Exercise prompt | Identify each line below containing the string "object" and copy it.

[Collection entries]

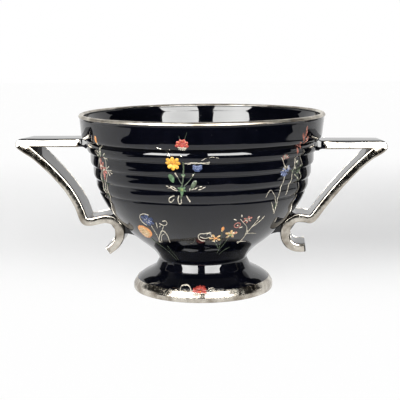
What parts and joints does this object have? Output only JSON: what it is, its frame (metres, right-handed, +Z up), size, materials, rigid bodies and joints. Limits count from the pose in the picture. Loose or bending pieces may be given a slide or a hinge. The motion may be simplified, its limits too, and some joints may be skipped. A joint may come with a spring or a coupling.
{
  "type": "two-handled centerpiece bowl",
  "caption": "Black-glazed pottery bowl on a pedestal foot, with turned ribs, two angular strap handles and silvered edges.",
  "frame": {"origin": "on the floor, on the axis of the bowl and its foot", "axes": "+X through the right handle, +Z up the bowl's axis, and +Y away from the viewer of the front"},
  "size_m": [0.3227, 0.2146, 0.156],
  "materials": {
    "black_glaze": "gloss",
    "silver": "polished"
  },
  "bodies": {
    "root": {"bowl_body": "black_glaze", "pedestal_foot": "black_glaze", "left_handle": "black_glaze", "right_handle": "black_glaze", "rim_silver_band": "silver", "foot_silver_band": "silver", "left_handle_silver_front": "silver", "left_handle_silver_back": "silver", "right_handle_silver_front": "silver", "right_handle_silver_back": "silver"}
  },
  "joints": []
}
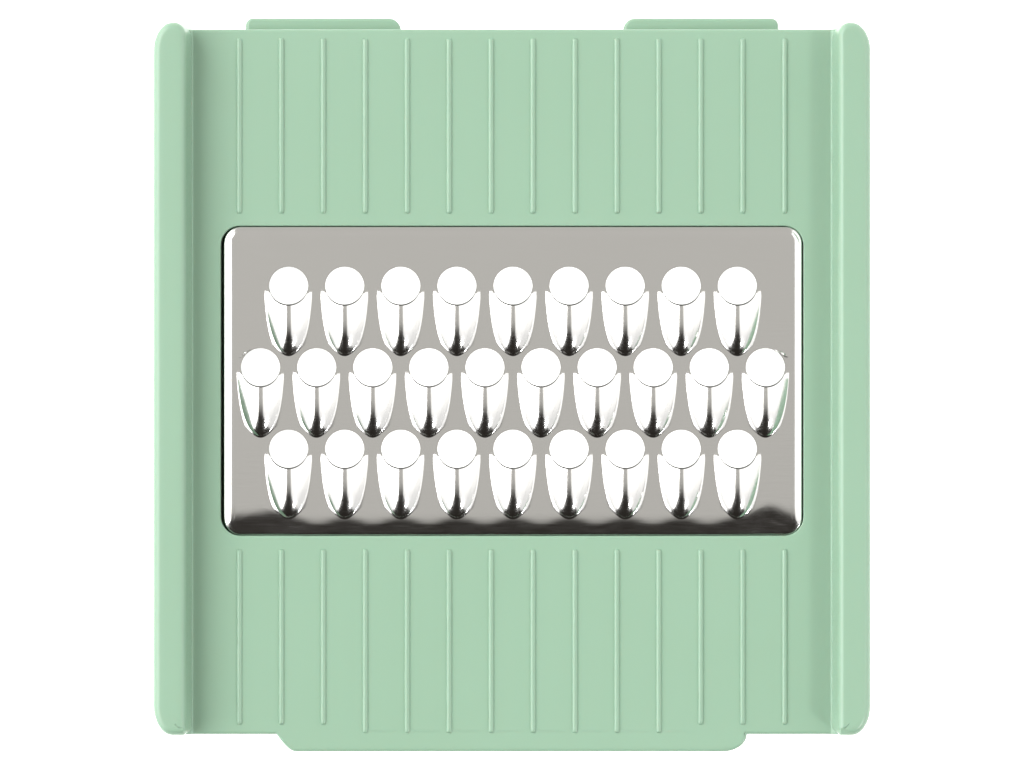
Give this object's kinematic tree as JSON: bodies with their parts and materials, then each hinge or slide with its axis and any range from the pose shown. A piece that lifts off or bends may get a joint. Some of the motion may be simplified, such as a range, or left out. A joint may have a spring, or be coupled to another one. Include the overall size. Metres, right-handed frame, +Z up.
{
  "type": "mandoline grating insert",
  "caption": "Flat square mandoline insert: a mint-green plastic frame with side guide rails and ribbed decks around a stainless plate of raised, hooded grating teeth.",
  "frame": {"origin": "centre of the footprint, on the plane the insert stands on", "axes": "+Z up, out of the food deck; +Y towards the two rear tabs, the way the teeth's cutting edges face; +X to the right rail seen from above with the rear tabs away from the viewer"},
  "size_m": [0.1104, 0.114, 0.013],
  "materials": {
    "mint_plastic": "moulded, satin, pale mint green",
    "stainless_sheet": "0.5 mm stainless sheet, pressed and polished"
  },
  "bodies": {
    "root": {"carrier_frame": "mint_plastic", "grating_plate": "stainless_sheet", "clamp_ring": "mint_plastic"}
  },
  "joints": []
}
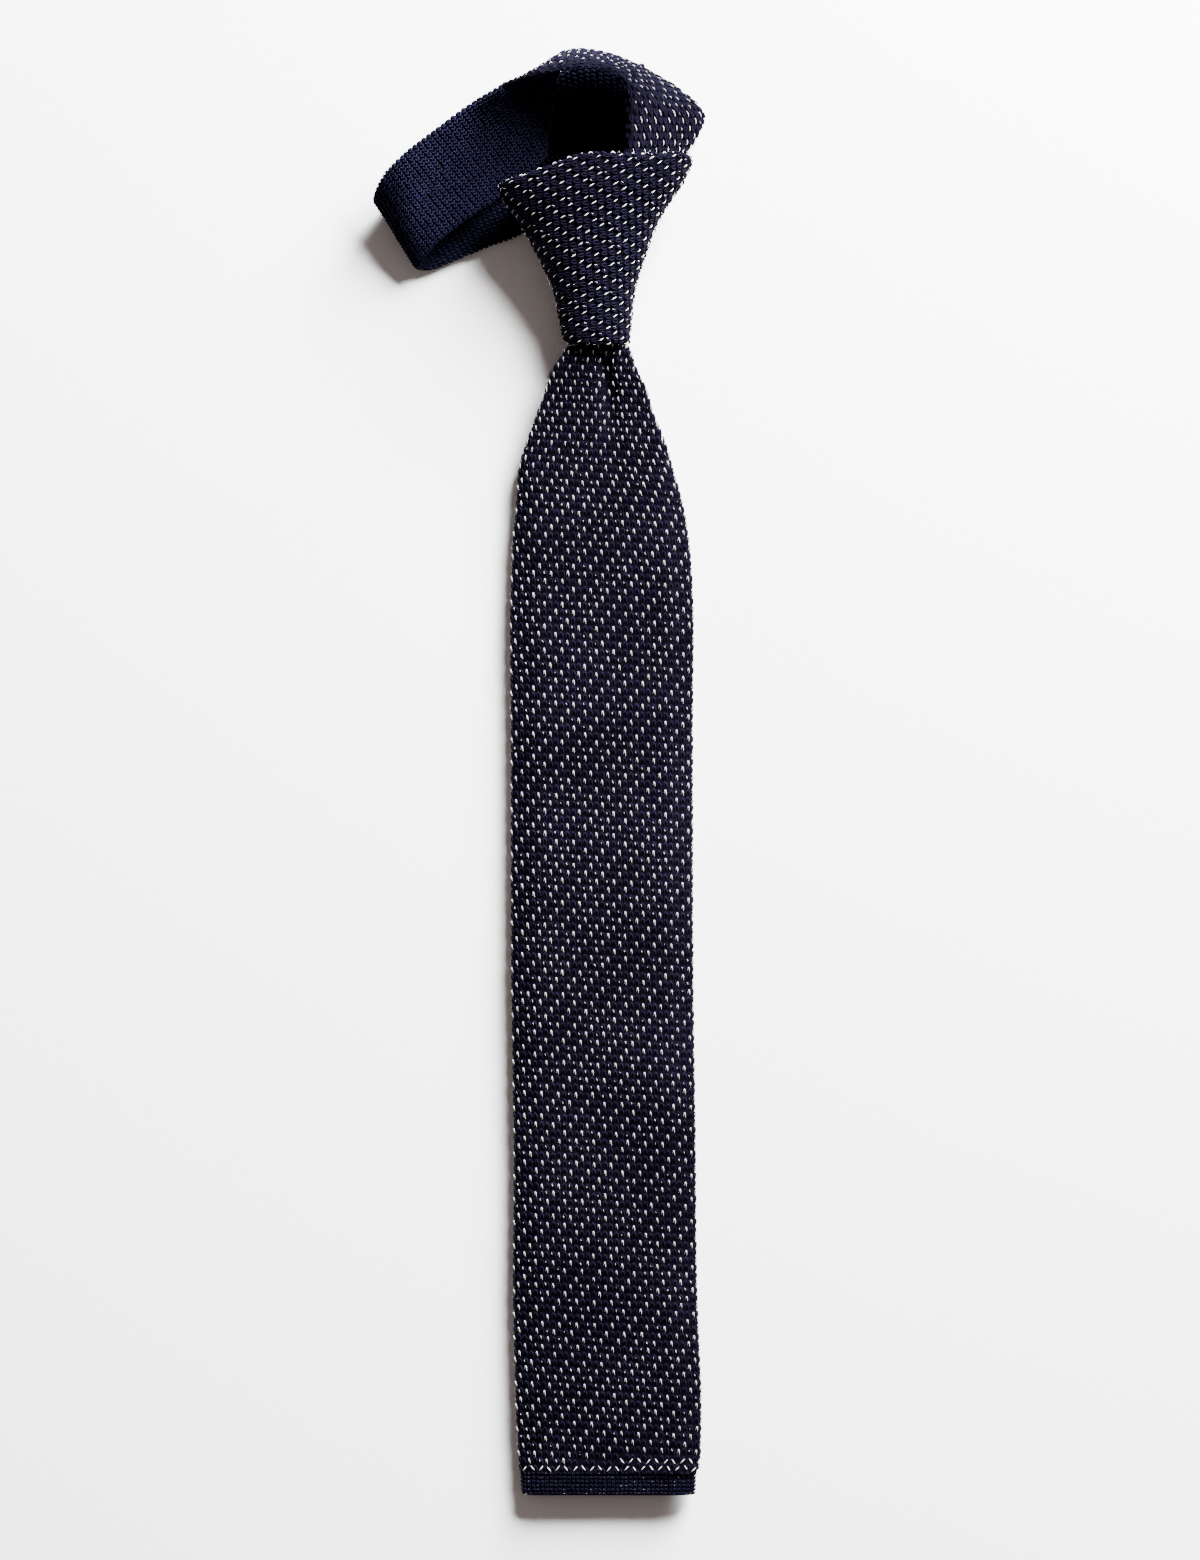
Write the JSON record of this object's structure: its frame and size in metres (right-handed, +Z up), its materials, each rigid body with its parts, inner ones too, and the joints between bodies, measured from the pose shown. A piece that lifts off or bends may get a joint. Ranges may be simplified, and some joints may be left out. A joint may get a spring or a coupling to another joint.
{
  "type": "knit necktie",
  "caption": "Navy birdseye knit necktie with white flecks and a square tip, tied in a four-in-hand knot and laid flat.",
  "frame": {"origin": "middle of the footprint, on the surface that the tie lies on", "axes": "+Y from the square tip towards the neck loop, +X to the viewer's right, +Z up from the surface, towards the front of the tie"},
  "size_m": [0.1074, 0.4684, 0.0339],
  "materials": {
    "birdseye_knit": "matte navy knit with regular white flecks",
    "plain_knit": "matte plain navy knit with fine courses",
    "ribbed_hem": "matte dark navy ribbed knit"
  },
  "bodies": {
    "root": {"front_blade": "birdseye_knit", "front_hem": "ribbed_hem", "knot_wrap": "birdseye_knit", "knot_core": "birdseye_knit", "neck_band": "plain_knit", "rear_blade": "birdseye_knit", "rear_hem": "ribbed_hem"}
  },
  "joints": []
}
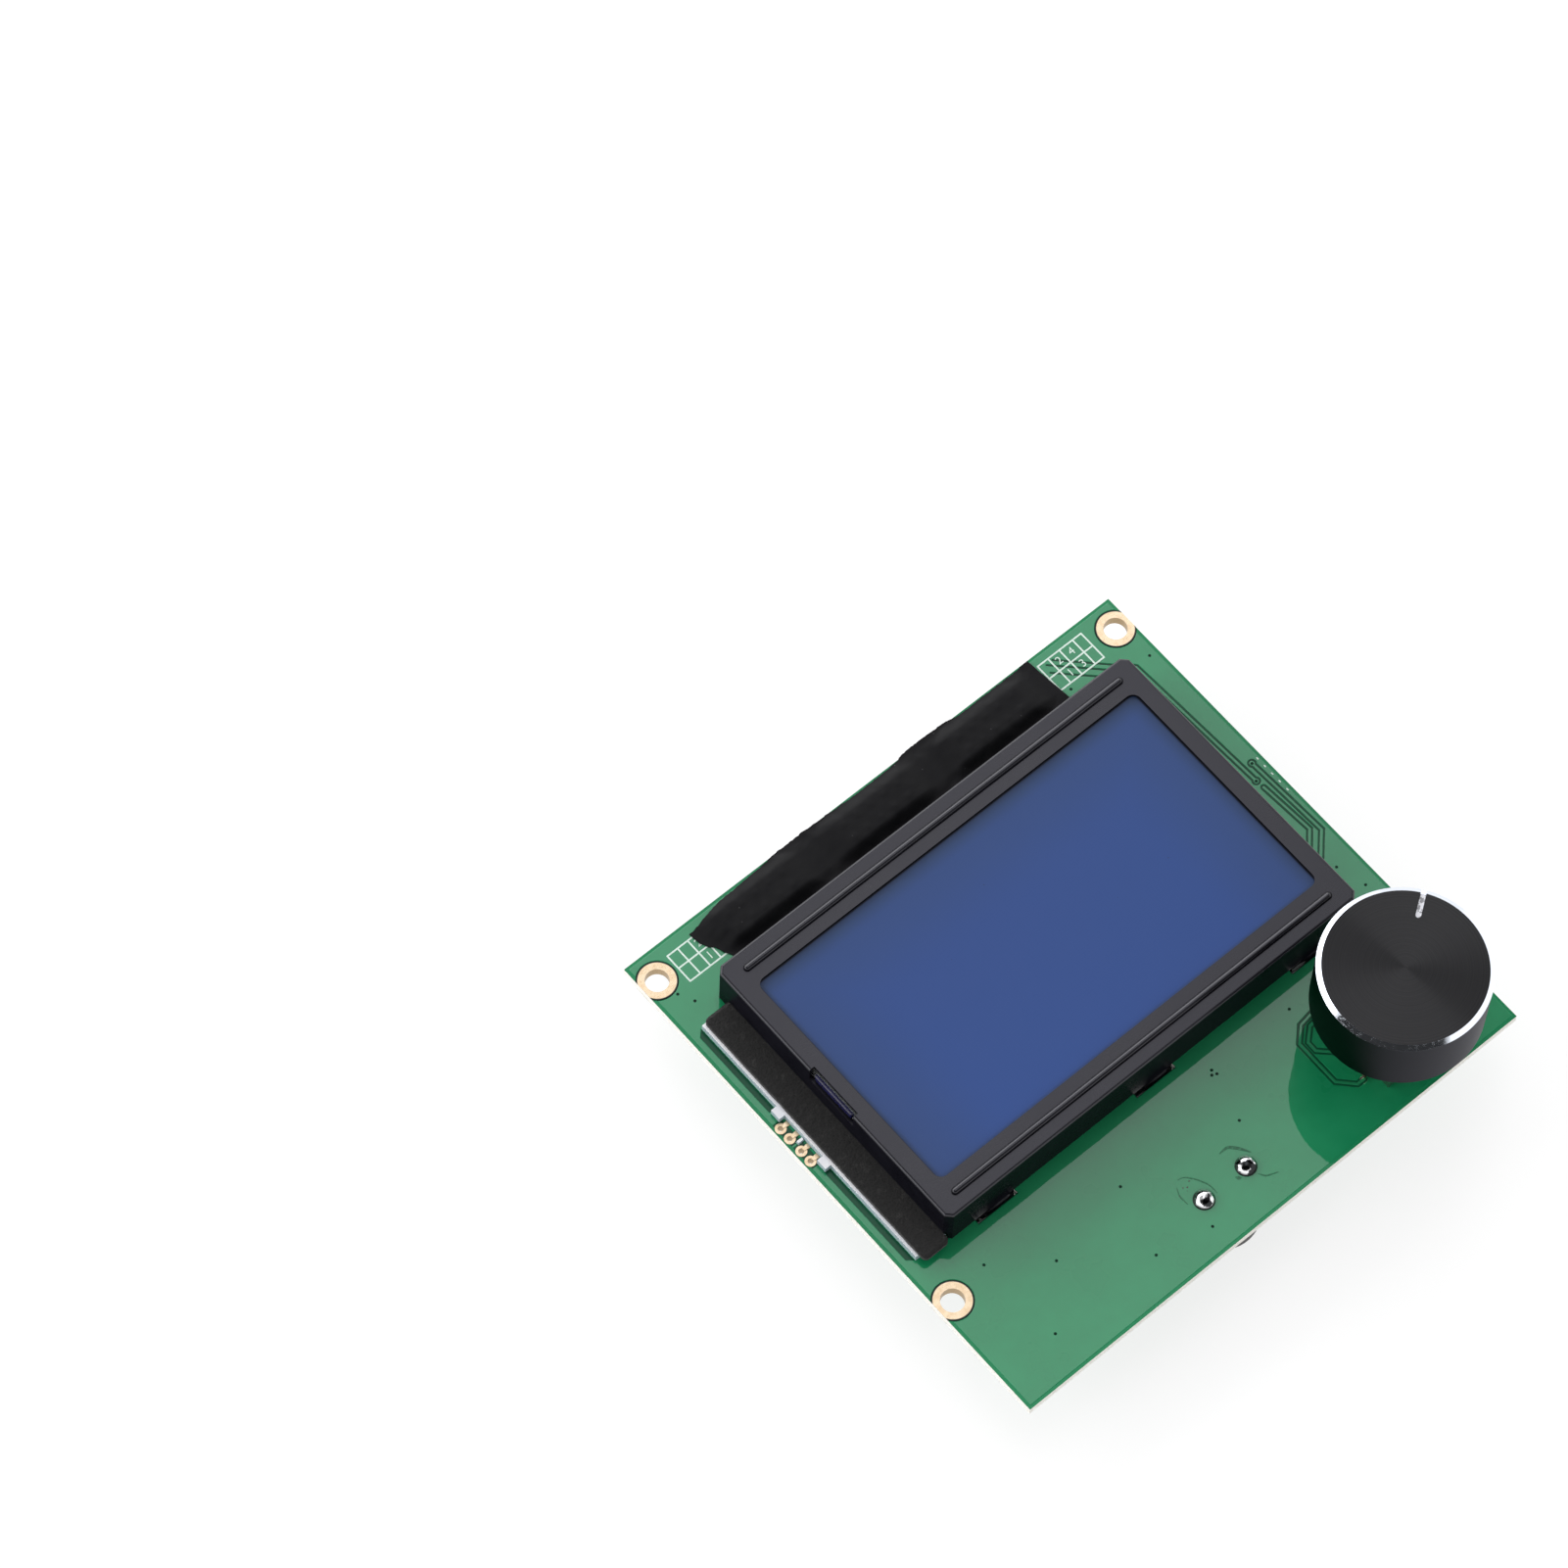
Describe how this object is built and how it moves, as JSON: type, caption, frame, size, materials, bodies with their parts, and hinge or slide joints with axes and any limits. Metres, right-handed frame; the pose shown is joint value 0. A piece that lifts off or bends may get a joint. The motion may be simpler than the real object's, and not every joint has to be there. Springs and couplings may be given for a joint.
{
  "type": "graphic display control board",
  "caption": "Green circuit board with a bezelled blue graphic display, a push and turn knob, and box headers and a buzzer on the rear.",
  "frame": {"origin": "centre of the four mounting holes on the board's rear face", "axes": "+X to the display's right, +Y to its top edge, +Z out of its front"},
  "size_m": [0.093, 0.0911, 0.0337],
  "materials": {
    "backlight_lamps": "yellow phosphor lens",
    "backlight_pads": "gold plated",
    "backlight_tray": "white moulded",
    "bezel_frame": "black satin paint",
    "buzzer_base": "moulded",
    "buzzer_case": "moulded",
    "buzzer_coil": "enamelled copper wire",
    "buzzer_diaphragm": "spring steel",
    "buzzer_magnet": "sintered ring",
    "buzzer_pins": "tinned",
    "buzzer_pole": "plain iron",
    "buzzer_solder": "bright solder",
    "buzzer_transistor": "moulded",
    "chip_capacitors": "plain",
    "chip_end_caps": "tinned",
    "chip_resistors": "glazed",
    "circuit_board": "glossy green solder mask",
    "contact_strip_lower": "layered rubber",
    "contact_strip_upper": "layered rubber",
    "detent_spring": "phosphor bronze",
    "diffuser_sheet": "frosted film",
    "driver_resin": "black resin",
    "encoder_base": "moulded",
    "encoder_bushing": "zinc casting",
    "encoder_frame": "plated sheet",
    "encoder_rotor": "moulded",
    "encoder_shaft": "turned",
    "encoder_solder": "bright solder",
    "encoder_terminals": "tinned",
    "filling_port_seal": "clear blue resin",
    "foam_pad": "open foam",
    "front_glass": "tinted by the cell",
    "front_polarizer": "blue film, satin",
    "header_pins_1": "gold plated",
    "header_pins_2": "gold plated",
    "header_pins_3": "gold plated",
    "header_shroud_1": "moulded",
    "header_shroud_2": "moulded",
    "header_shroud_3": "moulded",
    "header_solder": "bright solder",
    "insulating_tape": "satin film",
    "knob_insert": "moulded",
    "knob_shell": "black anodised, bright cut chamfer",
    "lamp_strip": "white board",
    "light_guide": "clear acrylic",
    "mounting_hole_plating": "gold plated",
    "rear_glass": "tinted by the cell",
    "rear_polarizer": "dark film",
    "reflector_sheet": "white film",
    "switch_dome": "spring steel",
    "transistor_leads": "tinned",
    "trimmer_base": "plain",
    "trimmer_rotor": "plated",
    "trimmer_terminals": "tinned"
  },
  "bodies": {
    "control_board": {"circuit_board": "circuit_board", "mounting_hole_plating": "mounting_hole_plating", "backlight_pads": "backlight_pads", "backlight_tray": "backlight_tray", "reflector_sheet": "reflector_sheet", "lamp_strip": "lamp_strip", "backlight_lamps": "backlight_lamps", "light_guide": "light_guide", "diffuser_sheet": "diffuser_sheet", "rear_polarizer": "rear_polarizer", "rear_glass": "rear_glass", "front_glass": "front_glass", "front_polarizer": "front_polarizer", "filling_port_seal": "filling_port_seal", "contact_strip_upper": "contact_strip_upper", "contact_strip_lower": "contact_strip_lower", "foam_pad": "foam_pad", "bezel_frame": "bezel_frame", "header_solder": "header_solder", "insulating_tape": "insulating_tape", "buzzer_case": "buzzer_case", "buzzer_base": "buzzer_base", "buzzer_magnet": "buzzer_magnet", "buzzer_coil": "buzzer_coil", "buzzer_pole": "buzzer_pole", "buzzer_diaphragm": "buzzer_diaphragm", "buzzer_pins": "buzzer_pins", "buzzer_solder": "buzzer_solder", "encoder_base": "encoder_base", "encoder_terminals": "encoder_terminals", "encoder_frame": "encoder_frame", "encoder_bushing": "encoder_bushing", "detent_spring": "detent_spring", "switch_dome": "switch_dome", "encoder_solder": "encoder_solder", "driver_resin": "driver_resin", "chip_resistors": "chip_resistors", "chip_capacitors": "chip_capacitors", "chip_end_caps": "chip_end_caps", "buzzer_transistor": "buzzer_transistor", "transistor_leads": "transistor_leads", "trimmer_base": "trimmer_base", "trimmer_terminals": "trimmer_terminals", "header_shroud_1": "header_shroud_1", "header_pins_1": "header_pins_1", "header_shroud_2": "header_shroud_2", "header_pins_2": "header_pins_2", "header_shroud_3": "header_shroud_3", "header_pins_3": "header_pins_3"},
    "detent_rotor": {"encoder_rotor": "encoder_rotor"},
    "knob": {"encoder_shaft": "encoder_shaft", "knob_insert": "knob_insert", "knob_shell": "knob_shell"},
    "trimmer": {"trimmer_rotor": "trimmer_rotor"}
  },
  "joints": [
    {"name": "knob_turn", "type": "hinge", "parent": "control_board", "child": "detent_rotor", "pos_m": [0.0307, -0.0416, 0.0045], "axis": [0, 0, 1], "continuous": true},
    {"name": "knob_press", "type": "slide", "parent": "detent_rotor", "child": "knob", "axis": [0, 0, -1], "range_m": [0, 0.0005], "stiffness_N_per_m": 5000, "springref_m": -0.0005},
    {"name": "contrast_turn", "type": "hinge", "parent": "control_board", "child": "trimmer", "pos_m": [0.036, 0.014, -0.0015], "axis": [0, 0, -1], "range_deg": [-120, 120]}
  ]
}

Exercise output |
What parts and joints does this object have? Output only JSON: what it is, its frame (metres, right-handed, +Z up), size, materials, rigid bodies and joints. Limits count from the pose in the picture. Loose or bending pieces may be given a slide or a hinge. The motion may be simplified, its limits too, and some joints may be skipped. A joint may come with a spring or a coupling.
Give this object's kinematic tree as JSON: bodies with their parts and materials, then each hinge or slide with its axis and any range from the pose shown. A piece that lifts off or bends may get a joint. Some of the motion may be simplified, such as a range, or left out. A joint may have a spring, or be coupled to another one. Include the overall size. Metres, right-handed frame, +Z up.
Write the JSON record of this object's structure: its frame and size in metres (right-handed, +Z up), its materials, each rigid body with its parts, inner ones too, and the joints between bodies, measured from the pose shown. A piece that lifts off or bends may get a joint. Ranges may be simplified, and some joints may be left out. A joint may get a spring or a coupling to another joint.
Describe how this object is built and how it moves, as JSON: type, caption, frame, size, materials, bodies with their parts, and hinge or slide joints with axes and any limits. Metres, right-handed frame; the pose shown is joint value 0. A piece that lifts off or bends may get a joint. The motion may be simpler than the real object's, and not every joint has to be there. Springs and couplings may be given for a joint.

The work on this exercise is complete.